Alimentar a la bestia

Bluesky

No deja de ser paradójico la retroalimentación de la política. El ascenso de Aliança Catalana, el partido de Sílvia Orriols, vaticinado por las encuestas y confirmado en más de una conversación de café —que a menudo tienen más intuición que los sondeos—, fragmenta el independentismo que dice defender y, al mismo tiempo, consolida el liderazgo del PSC de Salvador Illa, el enemigo que afirma combatir. La suma resta: mientras el soberanismo se desmenuza, el socialismo suma y gobierna con más comodidad discursiva, aunque luego las aritméticas parlamentarias le pongan obstáculos.

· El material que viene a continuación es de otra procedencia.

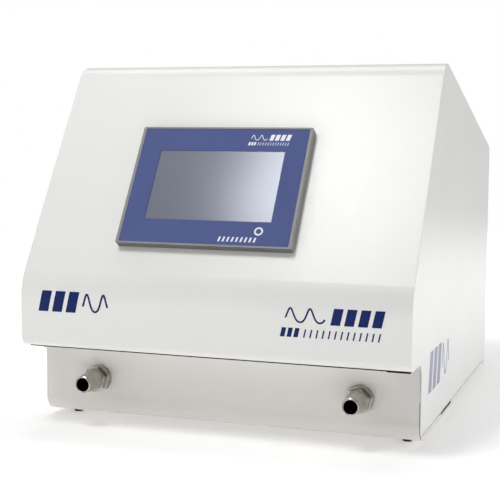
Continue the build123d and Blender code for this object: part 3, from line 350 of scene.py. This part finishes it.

Lo mismo ocurre a nivel estatal con Vox. Su obsesión por echar a Pedro Sánchez ha acabado uniendo —aunque sea a contracorriente— una mayoría heterogénea en el Congreso que, entre crisis y sustos, mantiene al actual presidente en el poder. La extrema derecha, en su cruzada contra «el sistema», acaba uniendo lo que quería dividir. Pero que esta paradoja juegue, de momento, a favor del progresismo, no quiere decir que sea eterna.

La estrategia de Illa y de Sánchez es clara: alimentar a la bestia. Hacerla visible, criticarla, confrontarla. Cada ataque es a la vez un arma de desgaste y un refuerzo para el relato propio. Pero aquí está la trampa: de tanto engordar a la bestia, un día puede ser que los acabe devorando. La historia europea está llena de ejemplos en los que las extremas derechas han pasado de ser una caricatura incómoda a un actor central capaz de condicionar gobiernos, leyes y sociedades. Y entonces, cuando la bestia es lo suficientemente grande, ya no hay manera de controlarla.

Aliança Catalana y Vox no crecen solo de la indignación, sino del vacío político y emocional que otros no han sabido llenar. El independentismo clásico, atrapado entre la retórica y la impotencia, deja paso a un discurso simplista y excluyente que se disfraza de radicalidad patriótica. El constitucionalismo, incapaz de ofrecer respuestas a la precariedad y al malestar social, permite que Vox capitalice la rabia. La extrema derecha no aporta soluciones, pero sabe hacer del miedo y la frustración un capital político rentable.

Por eso la crítica no puede ser solo reactiva, ni puede limitarse a mostrar el esperpento de sus discursos. Hay que construir alternativas creíbles y esperanzadoras. Hay que responder con políticas públicas que mejoren la vida de la gente, con discursos que no renuncien a la complejidad, con liderazgos que ofrezcan confianza y no solo retórica. Si no, el peligro es evidente: la bestia, engordada por unos y por otros, acabará siendo el único animal capaz de dictar las reglas del juego.